Gail Murray, Aboriginal Banking Manager, RBC BC Region |
When Hon. Michael Bryant, former Aboriginal Affairs Minister of Ontario, went to people at the University of Toronto law faculty to plead for answers he was concerned with a festering problem regarding First Nation economic development.
The problem being discussed is a lack of First Nation commercial activity due to existing law, particularly Sec. 89 of the Indian Act, which states, "Subject to this Act, the real and personal property of an Indian or a band situated on a reserve is not subject to charge, pledge, mortgage, attachment, levy, seizure, distress or execution in favour or at the instance of any person other than an Indian or a band."
Politics is changing the rules and eventually the law will change according to the political will, and the priority is to clarify Aboriginal peoples place in the Canada. Certainly that was the purpose of the legal academic exercise at the University of Toronto Law Faculty a few months ago.
No doubt the minister was frustrated with proceedings against the Elders of Kitchenaumaykoosib Innunwig, and he said the matter is one of Commercial rather than Criminal concern. He called for a court system that would accommodate the legal concerns of all the stakeholders in these situations.
"I think the most important thing is that everyone recognizes First Nation economic development is a political matter," Professor Douglas Sanderson of the law faculty, said after the speech. It is becoming increasingly problematic when a legal document, the Indian Act, deprives people of a framework to build their economies.
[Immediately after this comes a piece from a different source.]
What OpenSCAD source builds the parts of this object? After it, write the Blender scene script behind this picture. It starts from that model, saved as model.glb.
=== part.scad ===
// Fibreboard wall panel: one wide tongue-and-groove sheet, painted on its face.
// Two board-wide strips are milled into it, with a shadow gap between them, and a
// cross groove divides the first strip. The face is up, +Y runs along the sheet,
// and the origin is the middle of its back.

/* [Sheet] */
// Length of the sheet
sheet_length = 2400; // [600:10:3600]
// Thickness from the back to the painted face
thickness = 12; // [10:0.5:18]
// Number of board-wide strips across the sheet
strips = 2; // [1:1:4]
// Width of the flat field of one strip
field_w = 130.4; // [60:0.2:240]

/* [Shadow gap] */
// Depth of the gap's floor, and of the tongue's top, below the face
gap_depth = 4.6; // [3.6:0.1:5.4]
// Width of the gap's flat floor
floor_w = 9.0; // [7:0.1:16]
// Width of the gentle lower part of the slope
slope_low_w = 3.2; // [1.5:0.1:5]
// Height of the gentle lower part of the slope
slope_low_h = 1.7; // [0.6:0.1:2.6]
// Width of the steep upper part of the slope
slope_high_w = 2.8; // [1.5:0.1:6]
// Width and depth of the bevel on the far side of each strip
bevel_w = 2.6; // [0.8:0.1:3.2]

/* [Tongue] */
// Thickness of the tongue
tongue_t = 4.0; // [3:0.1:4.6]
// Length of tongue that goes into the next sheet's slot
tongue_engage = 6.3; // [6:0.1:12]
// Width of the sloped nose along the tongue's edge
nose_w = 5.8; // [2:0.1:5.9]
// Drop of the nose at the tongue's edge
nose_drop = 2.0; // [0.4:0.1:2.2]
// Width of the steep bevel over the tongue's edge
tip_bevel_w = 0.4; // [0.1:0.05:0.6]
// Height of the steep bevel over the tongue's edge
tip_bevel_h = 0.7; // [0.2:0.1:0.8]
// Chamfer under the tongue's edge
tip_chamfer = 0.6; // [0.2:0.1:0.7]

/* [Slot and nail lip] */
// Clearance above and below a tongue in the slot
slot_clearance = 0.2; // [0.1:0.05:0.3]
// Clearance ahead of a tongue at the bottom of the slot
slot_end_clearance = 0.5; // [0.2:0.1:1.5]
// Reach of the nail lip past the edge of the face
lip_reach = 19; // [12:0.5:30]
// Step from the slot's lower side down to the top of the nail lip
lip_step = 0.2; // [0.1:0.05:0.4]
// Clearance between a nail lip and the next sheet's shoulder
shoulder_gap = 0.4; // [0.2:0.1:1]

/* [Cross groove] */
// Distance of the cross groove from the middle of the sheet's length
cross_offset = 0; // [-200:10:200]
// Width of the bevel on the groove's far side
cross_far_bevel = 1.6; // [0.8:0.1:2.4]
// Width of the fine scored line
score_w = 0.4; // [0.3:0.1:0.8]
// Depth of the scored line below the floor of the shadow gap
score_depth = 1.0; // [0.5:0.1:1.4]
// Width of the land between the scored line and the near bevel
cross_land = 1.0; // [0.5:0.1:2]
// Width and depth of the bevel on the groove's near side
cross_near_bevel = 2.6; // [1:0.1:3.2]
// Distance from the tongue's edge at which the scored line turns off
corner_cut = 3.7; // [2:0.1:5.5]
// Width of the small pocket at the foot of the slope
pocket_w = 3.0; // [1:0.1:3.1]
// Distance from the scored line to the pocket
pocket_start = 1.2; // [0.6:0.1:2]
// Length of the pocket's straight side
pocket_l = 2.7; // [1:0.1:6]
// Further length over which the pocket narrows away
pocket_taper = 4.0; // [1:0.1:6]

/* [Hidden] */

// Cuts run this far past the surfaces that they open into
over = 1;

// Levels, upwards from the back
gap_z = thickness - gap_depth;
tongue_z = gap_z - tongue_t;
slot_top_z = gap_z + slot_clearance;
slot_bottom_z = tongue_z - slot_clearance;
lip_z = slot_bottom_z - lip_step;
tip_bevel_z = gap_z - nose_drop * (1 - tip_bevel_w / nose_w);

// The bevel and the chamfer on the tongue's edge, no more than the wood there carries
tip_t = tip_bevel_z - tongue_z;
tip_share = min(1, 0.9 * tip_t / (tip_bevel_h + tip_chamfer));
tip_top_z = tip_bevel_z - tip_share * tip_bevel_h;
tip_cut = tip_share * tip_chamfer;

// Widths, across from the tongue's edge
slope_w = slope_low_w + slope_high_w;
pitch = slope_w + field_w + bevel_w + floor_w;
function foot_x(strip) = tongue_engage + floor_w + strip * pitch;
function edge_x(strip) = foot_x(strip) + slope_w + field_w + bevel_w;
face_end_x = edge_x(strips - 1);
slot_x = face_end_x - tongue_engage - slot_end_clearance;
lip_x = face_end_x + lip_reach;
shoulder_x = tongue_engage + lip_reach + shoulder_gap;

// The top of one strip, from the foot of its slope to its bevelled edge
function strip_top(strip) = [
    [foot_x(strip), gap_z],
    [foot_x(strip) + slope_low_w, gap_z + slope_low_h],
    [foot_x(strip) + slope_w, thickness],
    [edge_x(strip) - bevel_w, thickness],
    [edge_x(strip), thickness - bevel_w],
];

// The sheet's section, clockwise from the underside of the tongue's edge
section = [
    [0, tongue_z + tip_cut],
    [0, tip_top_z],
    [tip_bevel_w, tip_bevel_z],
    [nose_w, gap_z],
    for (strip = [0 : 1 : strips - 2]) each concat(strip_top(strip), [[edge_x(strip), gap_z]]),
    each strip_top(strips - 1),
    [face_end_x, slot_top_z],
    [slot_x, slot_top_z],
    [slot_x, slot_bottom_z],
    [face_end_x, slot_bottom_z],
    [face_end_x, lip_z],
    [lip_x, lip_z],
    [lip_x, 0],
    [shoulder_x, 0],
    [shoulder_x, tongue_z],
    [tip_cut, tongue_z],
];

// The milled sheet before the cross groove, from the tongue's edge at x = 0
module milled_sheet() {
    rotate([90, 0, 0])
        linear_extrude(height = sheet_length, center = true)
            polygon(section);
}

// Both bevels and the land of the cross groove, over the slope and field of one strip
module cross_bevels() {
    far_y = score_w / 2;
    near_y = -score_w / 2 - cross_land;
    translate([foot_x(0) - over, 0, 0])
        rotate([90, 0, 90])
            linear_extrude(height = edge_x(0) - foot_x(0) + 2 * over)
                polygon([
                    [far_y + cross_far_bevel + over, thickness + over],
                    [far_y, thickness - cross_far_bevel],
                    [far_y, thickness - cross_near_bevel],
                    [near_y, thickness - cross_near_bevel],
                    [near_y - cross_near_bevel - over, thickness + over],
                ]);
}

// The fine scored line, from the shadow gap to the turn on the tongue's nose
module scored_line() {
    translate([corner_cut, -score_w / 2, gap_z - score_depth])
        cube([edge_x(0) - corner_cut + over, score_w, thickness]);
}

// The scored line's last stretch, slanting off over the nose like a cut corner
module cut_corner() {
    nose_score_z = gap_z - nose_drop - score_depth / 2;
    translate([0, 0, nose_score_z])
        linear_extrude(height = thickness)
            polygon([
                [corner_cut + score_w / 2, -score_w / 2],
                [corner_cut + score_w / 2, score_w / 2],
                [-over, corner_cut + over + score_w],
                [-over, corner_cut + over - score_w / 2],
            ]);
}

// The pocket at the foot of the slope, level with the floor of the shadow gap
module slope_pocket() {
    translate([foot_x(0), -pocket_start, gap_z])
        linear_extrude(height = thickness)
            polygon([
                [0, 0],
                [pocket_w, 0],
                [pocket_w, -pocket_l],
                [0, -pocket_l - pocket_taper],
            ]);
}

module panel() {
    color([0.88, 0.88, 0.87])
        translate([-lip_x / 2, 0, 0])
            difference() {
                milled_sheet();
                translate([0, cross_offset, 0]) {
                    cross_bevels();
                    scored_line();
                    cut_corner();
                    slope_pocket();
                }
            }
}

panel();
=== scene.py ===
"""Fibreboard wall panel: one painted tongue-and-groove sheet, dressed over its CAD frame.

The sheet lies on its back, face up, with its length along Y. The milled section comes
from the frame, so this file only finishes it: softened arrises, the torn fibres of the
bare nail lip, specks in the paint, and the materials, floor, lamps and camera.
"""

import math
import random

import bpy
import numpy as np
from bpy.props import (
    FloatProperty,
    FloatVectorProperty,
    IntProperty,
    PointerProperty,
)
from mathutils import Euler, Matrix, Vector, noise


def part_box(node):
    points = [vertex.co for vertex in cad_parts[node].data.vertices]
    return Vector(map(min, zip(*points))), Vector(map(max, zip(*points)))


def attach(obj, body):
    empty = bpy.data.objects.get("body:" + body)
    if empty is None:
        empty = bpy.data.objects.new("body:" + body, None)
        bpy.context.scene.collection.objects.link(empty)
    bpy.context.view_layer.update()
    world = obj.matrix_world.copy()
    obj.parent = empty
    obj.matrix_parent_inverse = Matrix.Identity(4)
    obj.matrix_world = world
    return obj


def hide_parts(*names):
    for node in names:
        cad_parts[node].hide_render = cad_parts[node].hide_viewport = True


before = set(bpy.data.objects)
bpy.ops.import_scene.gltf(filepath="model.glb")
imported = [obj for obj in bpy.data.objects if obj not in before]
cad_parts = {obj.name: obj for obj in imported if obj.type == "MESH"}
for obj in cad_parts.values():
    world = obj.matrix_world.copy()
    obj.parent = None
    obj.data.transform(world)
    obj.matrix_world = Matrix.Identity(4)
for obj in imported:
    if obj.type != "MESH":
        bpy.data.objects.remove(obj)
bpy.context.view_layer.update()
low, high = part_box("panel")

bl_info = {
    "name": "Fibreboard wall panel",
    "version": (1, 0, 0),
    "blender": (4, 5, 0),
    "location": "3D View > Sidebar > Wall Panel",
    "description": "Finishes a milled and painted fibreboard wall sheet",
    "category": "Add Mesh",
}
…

Nevertheless Sanderson said there are many ways to overcome this oppressive (probably antiquated) policy. The answers lie with law makers, First Nations, politicians, and corporate Canada to act together on economic development.
The current political reality demands increasing effort be put into finding ways to do economic development on First Nation lands, including Indian Reserves.
Gail Murray is on the other side of the country where the same battle to do economic development ensues. "There is headway," in finding ways to do economic development, she said, as an Aboriginal Banking Manager for the RBC BC Region. This RBC region's efforts are breaking new ground in First Nation commercial development.
"I was working in the not-for-profit sector with a focus on First Nation in the central Vancouver Island area," said Gail. She met some people from the bank and they recruited her to learn business and commercial banking.
Within two years she joined a new era dawning at RBC, Aboriginal banking. She loves the fit, "I am Aboriginal, and my dad is Chippewa Cree. I have a passion for building capacity in First Nation communities." There is an increasing effort since the Assembly of First Nations National Chief presented a challenge to corporate Canada, accepted by RBC, to work to address the issue of on-reserve poverty.
"Aboriginal banking as a formal market segment was in its infancy when I joined the team," said Gail. "It was only a few years in operation," said Gail. "The mandate was to provide capital, which was underway but the Indian Act is still the Indian Act. We were just beginning to develop new ways to work formally with First Nation communities in business projects and housing developments."
After all, "Commercial banking has had to do things differently. Lending practices are different and additionally we must recognize the fat that First Nations function as a form of government, but we have case law over the years to assist RBC in establishing First Nation banking services. It has grown out of First Nation assertion of Aboriginal Rights and Title," she said.
So things are changing politically and "As they become empowered through developing communities and governing their land they need banking services that understand their unique and complex needs. Financial service become complicated in situations where the First Nations are acting like municipalities," she said.
The bigger First Nation communities require complex financial service arrangements, and remote communities need better access to capital to sustain the economy.
Gail shared that has many communities are working to develop Comprehensive Community Plans "and RBC has been actively engaged with many of our clients to develop and fulfill these plans."
It begins with the pillars of planning to compose an economic development strategy. Remember that these First Nation communities almost inevitably need to be levered into existing local economies, "It calls for working with a variety of stakeholders to include First Nations in the economy.
It has been a long struggle to create the value in the land, and, "Those are often leasehold arrangements. We are now able to lend on designated lands approved land codes, and approved self-governing lands. Self-governing First Nations can create their own laws to allow for lenders to have certainty in the investments."
The self-government initiatives of Westbank First Nation provided a boiler-plate type experience out of which RBC Aboriginal Banking could cast similar proposals in economics for other First Nation communities and properties. Since Westbank mortgaging and financing on-reserve began this past few years, RBC BC Region has been expanding the First Nation stake in mortgage services and commercial leasehold properties and other financial services, including mortgage-financed property developments of various scale.
Westbank First Nation no longer has the exclusive entry into leasehold and household financing of mortgages on their reserve lands, "Aboriginal banking policies are changing. As we speak things are beginning to change for the positive. It is so fulfilling to know that you can work to help First Nations assert their inherent right to self-government and that means creating an inclusive economy."